▶ _Goal_
Scan the records below for the line containing "base_pan();" and the line containing "obj.parent = None". Copy both, plus every line between, exactly.

▶ _Task material_
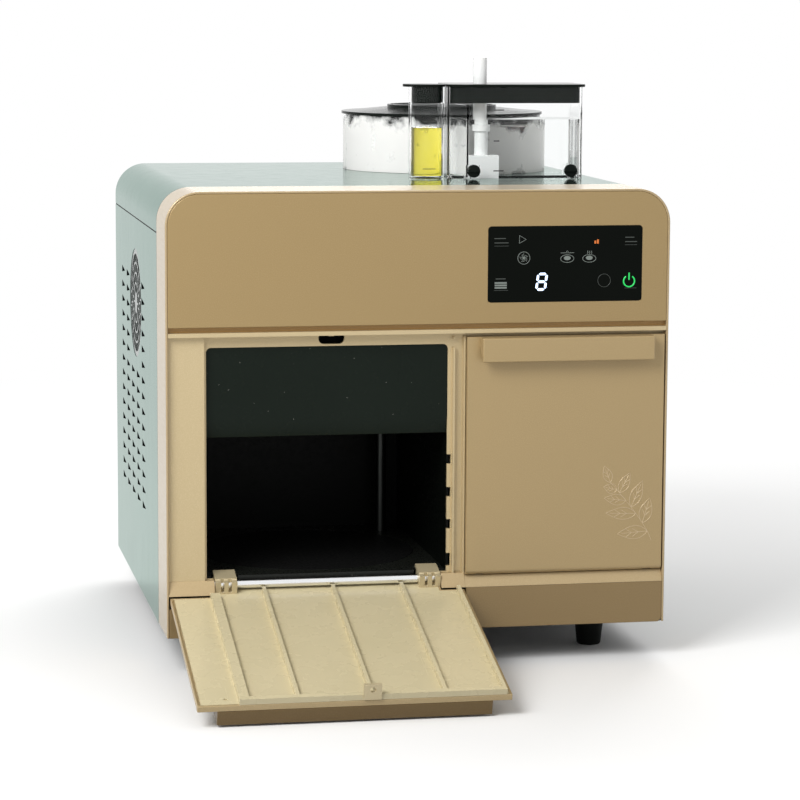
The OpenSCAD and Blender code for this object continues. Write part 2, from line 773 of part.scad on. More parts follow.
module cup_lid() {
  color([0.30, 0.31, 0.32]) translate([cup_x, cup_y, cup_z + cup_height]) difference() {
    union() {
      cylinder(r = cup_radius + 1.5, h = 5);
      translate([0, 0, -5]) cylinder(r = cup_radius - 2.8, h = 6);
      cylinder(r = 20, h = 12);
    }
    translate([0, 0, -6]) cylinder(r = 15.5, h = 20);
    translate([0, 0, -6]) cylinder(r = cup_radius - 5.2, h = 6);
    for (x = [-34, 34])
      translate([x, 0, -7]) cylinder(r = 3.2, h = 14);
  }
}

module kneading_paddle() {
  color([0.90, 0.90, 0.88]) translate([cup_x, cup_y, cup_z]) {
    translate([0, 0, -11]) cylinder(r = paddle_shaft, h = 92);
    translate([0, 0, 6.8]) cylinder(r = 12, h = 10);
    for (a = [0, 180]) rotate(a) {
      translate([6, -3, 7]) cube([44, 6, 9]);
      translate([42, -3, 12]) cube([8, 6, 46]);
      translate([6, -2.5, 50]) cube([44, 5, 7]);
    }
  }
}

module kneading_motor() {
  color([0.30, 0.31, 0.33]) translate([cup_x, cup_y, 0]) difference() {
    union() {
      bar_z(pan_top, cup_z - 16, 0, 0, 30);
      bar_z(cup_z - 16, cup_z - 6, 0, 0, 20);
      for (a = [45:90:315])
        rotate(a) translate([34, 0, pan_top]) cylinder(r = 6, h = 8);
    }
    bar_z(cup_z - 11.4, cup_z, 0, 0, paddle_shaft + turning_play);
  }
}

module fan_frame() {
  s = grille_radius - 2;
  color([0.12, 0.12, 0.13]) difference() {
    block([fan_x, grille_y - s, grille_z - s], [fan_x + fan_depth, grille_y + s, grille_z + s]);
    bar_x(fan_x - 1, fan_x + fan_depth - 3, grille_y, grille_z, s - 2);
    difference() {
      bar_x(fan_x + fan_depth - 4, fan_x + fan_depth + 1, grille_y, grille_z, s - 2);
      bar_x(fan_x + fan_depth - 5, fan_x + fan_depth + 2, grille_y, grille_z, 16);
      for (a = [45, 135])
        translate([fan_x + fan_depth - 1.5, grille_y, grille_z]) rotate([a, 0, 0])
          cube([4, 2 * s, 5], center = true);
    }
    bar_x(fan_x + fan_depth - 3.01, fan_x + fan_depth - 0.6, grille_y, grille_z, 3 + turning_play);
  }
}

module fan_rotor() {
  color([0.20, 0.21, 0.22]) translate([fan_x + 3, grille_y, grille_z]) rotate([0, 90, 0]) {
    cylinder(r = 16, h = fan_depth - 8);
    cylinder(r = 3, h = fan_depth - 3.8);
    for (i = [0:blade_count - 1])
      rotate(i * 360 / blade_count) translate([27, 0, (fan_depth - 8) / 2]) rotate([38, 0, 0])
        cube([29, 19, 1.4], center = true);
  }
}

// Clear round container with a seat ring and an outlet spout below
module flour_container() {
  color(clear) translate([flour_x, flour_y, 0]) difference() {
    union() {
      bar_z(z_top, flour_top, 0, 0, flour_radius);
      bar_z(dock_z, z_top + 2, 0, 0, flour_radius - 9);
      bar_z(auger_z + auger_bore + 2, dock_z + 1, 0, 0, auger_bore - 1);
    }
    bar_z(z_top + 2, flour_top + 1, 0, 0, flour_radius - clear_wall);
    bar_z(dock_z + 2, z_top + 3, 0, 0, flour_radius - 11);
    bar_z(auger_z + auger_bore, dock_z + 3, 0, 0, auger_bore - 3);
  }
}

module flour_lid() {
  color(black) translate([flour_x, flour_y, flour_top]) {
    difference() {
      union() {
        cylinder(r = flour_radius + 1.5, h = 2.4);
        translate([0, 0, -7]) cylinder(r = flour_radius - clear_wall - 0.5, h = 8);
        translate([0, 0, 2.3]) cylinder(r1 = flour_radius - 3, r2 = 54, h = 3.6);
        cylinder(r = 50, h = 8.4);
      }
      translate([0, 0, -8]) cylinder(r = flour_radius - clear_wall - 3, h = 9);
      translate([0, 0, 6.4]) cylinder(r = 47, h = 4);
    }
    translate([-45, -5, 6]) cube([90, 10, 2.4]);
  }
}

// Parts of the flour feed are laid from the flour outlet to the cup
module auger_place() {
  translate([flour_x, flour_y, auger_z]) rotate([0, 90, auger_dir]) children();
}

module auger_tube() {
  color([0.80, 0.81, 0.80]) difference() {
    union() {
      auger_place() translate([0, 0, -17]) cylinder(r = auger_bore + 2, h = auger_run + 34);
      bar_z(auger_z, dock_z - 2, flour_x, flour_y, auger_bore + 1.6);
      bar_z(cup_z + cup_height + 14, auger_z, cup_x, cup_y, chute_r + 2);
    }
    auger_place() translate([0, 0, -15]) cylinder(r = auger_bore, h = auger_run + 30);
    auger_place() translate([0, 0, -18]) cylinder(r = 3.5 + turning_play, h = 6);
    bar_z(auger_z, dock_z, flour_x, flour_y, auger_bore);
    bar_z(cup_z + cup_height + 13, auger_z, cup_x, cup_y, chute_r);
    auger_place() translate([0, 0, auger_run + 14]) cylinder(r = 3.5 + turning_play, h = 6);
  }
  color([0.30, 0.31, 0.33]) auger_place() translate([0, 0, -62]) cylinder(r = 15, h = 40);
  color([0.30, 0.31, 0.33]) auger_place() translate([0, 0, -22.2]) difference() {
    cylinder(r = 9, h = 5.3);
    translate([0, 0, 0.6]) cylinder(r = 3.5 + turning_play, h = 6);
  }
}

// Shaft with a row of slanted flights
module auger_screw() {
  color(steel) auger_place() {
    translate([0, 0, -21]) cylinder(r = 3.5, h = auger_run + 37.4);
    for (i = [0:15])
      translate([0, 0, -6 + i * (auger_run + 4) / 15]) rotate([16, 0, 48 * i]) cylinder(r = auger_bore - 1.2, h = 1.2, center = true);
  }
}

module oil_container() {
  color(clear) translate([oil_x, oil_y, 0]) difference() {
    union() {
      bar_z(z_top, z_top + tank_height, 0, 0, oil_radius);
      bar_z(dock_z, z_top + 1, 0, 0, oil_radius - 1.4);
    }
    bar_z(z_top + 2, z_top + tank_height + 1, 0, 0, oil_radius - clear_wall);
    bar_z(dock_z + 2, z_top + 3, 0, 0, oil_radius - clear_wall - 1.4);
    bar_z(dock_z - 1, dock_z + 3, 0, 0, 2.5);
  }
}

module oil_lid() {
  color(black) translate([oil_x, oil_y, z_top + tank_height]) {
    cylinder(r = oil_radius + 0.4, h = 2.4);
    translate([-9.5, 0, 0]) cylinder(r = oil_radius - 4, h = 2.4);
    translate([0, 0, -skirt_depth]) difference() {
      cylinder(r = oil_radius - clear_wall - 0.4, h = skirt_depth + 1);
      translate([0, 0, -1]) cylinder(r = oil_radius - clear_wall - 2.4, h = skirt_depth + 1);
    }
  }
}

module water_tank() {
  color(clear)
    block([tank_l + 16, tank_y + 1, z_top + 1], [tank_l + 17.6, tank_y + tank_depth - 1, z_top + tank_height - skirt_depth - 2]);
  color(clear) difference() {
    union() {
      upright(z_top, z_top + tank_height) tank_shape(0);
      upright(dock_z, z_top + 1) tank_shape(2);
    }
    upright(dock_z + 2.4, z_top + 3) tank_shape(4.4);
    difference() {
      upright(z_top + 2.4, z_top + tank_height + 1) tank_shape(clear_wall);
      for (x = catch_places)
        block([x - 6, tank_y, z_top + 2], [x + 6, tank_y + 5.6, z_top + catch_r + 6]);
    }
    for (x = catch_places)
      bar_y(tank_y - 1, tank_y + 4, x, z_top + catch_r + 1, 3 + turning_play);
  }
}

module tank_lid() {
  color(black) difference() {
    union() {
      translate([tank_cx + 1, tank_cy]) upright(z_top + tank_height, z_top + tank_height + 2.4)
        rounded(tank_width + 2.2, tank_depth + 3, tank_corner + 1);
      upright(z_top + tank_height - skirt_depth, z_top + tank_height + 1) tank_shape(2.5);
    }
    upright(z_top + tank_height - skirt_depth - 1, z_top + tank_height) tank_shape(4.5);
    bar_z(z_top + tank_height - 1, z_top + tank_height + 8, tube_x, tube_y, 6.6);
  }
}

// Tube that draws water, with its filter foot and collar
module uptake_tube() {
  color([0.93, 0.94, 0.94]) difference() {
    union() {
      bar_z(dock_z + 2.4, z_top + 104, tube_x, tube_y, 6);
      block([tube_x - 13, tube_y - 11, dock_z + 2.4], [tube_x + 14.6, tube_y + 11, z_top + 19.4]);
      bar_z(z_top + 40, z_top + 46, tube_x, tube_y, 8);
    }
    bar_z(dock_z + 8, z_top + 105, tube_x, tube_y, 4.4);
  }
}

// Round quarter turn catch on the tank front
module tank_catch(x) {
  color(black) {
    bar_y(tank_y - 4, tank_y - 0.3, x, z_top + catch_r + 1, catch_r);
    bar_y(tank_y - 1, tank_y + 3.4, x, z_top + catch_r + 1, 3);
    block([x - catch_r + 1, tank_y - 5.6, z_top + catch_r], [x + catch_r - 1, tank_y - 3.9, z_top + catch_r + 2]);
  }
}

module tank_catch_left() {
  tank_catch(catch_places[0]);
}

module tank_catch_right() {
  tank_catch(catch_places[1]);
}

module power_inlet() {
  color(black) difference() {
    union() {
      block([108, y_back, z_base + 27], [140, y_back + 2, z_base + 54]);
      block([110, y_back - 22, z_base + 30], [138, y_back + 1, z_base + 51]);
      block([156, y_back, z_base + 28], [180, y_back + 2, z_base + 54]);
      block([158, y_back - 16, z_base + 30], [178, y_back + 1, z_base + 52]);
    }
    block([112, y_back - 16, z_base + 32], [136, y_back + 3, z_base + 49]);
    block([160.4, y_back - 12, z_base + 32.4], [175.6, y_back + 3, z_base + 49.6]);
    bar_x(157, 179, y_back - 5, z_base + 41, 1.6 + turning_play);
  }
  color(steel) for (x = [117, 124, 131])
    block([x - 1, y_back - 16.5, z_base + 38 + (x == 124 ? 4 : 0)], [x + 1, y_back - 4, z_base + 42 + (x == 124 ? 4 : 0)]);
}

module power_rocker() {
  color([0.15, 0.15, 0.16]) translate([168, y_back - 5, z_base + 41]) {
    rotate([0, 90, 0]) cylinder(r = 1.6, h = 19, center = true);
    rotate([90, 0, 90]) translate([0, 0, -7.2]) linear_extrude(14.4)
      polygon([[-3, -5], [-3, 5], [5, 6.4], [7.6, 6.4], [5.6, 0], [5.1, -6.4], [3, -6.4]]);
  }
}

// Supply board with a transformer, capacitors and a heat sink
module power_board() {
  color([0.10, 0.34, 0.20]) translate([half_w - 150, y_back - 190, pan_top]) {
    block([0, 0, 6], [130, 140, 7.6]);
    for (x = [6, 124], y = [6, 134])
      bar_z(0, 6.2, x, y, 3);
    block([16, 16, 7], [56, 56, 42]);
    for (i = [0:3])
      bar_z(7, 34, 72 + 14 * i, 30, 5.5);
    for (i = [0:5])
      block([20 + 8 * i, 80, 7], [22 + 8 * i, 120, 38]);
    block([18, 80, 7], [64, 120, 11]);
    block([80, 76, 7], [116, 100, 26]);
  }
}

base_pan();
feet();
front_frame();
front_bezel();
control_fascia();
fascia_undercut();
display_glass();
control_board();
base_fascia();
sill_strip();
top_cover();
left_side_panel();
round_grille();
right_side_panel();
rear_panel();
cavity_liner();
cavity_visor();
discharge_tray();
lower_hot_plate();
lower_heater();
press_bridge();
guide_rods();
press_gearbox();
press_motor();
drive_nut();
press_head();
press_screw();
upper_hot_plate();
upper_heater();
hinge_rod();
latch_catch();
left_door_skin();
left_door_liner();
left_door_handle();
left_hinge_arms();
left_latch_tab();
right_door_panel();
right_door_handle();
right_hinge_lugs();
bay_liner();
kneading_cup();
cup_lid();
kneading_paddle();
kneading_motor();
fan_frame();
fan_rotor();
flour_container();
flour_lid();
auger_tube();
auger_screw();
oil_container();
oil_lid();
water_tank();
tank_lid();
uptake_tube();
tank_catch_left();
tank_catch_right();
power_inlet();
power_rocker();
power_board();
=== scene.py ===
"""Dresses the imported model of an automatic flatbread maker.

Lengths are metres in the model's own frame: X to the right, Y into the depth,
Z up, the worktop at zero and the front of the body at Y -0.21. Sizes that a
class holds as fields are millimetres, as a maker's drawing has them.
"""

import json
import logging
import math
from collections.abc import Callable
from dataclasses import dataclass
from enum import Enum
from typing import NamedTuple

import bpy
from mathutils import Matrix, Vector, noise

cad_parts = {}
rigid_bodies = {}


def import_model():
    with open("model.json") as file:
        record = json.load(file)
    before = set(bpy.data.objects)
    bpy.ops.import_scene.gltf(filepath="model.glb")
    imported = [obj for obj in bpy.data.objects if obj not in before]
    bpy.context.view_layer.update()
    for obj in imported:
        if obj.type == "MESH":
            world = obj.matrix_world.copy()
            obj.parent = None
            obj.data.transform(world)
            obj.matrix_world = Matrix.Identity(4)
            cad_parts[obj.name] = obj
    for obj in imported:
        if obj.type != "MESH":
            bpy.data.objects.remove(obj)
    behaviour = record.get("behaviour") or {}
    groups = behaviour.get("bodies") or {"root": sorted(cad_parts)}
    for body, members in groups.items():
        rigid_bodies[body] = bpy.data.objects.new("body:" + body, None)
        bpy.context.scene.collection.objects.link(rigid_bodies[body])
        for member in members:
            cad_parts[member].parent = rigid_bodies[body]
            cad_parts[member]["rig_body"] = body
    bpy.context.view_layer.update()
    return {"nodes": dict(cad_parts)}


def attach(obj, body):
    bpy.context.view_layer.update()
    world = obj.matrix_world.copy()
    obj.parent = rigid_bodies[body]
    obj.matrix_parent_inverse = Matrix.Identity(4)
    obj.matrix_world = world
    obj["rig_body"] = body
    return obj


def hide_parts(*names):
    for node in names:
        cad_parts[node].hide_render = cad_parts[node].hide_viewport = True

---

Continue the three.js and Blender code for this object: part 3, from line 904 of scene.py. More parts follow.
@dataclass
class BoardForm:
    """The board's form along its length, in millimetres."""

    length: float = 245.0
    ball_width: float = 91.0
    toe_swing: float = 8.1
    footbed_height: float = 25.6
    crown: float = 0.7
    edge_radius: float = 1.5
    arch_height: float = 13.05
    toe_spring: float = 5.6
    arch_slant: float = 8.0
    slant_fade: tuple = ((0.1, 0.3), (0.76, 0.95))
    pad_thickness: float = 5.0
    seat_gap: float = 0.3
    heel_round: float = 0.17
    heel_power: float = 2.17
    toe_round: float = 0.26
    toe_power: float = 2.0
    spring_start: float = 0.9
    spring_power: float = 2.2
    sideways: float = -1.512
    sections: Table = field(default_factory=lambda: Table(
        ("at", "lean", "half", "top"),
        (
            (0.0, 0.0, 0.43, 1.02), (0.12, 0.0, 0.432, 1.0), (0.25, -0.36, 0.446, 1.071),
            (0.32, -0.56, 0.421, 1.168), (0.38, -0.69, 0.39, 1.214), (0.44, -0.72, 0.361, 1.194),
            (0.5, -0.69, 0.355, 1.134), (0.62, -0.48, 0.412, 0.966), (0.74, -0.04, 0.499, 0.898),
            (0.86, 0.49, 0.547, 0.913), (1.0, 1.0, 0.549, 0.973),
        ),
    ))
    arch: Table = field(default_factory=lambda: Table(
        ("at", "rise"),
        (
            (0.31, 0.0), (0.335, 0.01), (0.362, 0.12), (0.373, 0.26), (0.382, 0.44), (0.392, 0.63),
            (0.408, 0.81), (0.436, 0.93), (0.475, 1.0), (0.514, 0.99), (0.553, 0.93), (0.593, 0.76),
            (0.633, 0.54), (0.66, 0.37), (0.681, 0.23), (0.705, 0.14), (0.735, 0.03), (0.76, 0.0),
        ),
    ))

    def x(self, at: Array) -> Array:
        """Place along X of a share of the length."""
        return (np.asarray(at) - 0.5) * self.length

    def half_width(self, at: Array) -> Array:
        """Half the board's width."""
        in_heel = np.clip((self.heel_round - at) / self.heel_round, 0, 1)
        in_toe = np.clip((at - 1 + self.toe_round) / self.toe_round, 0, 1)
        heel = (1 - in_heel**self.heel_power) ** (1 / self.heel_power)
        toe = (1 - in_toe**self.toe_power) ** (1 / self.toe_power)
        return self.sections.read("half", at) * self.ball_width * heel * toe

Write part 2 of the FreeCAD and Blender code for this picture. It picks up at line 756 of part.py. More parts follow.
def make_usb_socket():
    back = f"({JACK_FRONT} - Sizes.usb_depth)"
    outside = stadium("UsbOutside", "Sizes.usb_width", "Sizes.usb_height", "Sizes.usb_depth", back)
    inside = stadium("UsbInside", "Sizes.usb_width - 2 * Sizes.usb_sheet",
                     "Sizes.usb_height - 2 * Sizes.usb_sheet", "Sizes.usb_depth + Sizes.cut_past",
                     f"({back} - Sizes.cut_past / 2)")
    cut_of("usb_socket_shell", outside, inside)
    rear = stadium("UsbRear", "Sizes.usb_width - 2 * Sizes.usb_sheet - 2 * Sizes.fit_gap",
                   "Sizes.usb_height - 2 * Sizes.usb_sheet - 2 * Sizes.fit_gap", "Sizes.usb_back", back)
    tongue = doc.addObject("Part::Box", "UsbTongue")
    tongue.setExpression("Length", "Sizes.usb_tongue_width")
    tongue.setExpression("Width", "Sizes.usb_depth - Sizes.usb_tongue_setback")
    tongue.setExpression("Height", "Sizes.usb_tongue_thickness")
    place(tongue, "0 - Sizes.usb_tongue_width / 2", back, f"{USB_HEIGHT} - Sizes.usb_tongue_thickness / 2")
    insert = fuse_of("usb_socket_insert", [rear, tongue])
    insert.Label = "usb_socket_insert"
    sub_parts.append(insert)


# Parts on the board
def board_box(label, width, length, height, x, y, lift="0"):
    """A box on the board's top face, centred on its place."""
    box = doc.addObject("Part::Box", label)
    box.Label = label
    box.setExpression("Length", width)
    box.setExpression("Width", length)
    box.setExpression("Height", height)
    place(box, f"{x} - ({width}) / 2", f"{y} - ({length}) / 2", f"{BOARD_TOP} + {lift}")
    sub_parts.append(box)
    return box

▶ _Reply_
base_pan();
feet();
front_frame();
front_bezel();
control_fascia();
fascia_undercut();
display_glass();
control_board();
base_fascia();
sill_strip();
top_cover();
left_side_panel();
round_grille();
right_side_panel();
rear_panel();
cavity_liner();
cavity_visor();
discharge_tray();
lower_hot_plate();
lower_heater();
press_bridge();
guide_rods();
press_gearbox();
press_motor();
drive_nut();
press_head();
press_screw();
upper_hot_plate();
upper_heater();
hinge_rod();
latch_catch();
left_door_skin();
left_door_liner();
left_door_handle();
left_hinge_arms();
left_latch_tab();
right_door_panel();
right_door_handle();
right_hinge_lugs();
bay_liner();
kneading_cup();
cup_lid();
kneading_paddle();
kneading_motor();
fan_frame();
fan_rotor();
flour_container();
flour_lid();
auger_tube();
auger_screw();
oil_container();
oil_lid();
water_tank();
tank_lid();
uptake_tube();
tank_catch_left();
tank_catch_right();
power_inlet();
power_rocker();
power_board();
=== scene.py ===
"""Dresses the imported model of an automatic flatbread maker.

Lengths are metres in the model's own frame: X to the right, Y into the depth,
Z up, the worktop at zero and the front of the body at Y -0.21. Sizes that a
class holds as fields are millimetres, as a maker's drawing has them.
"""

import json
import logging
import math
from collections.abc import Callable
from dataclasses import dataclass
from enum import Enum
from typing import NamedTuple

import bpy
from mathutils import Matrix, Vector, noise

cad_parts = {}
rigid_bodies = {}


def import_model():
    with open("model.json") as file:
        record = json.load(file)
    before = set(bpy.data.objects)
    bpy.ops.import_scene.gltf(filepath="model.glb")
    imported = [obj for obj in bpy.data.objects if obj not in before]
    bpy.context.view_layer.update()
    for obj in imported:
        if obj.type == "MESH":
            world = obj.matrix_world.copy()
            obj.parent = None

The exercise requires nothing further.